Cela fait dix ans que je le dis au niveau national. Tant que nous n’étions pas au bout du tunnel, les choses n’avançaient pas. Maintenant que nous le sommes, l’agitation se produit. Il y a des formations pour imams qui sont proposés déjà dans des universités ou des établissements privés. La question du financement avait été posée sur la table par l’AMIF. Les pistes sont un financement via des taxes sur le pèlerinage, le marché de la viande halal, etc. Nous avons également demandé un statut de l’imam. La plupart des mosquées peuvent financer la fonction de l’imam. Mais si la mosquée est essentielle, il y a aussi les activités culturelles et éducatives. Les attentes sont importantes, nous sommes à un tournant.
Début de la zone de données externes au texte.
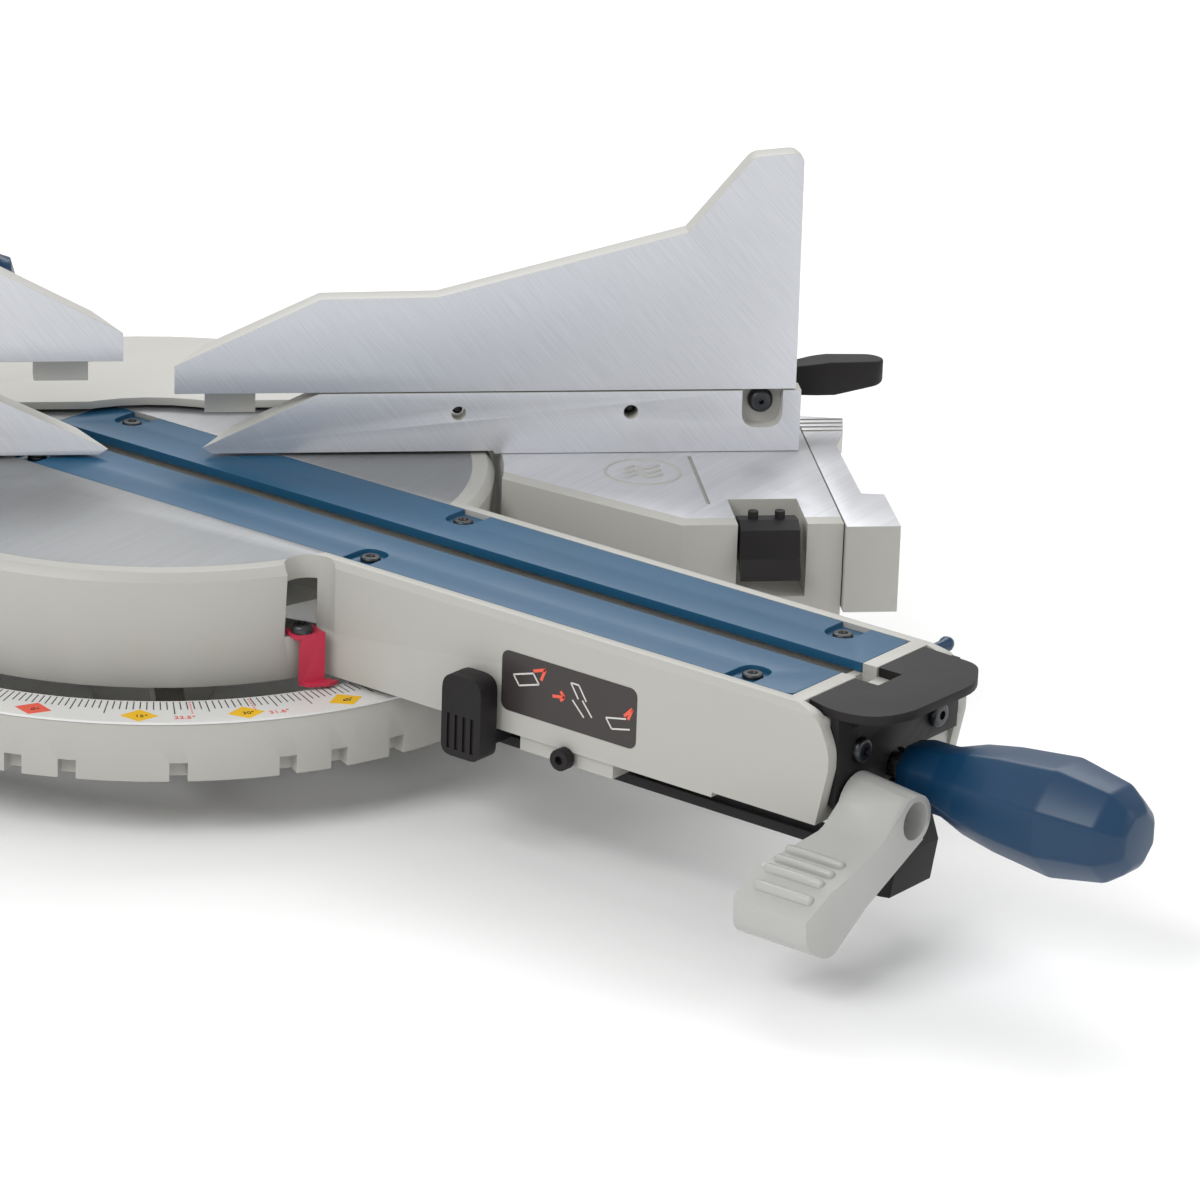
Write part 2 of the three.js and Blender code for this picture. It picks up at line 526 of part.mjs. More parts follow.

Vous êtes le président de la CCMTF qui est la première organisation musulmane franco-turque en nombre d’associations. Comment se passe le prêche du vendredi dans vos associations ? Qui détermine les sujets de la jumu’a et dans quelle langue ?

La Diyanet (ministère des Affaires religieuses en Turquie, ndlr) propose les sujets de prêche au Ditib. Les imams de chaque mosquée en accord avec le président de l’association locale les utilisent ou ne les utilisent pas. Il n’y a pas d’obligation à utiliser ce sujet de prêche, les imams peuvent choisir leurs sujets. Nous voulions faire la même chose avec le CFCM en proposant aux mosquées des sujets de prêche sur le vivre-ensemble, l’altérité, les valeurs, etc. On se souvient tous avoir entendu certains prêches dans le passé interdire le vote aux élections car soi-disant haram. Ce n’est pas notre discours. Nous disons nous que voter est un acte citoyen important et qu’il faut le recommander. Les primo-arrivants turcs dans nos associations sont arrivés il y a déjà cinquante ans. Ils ont travaillé et ont contribué à leur manière en faisant ce qu’ils pouvaient. Nous essayons à notre tour de raviver cette flamme. Il y a aujourd’hui toutes affiliations confondues 400 associations franco-turques sur le territoire national. Les prêches sont faits en turcs et français car nous n’avons pas que des fidèles turcs dans nos mosquées. 65 % des fidèles de nos mosquées sont Franco-turcs.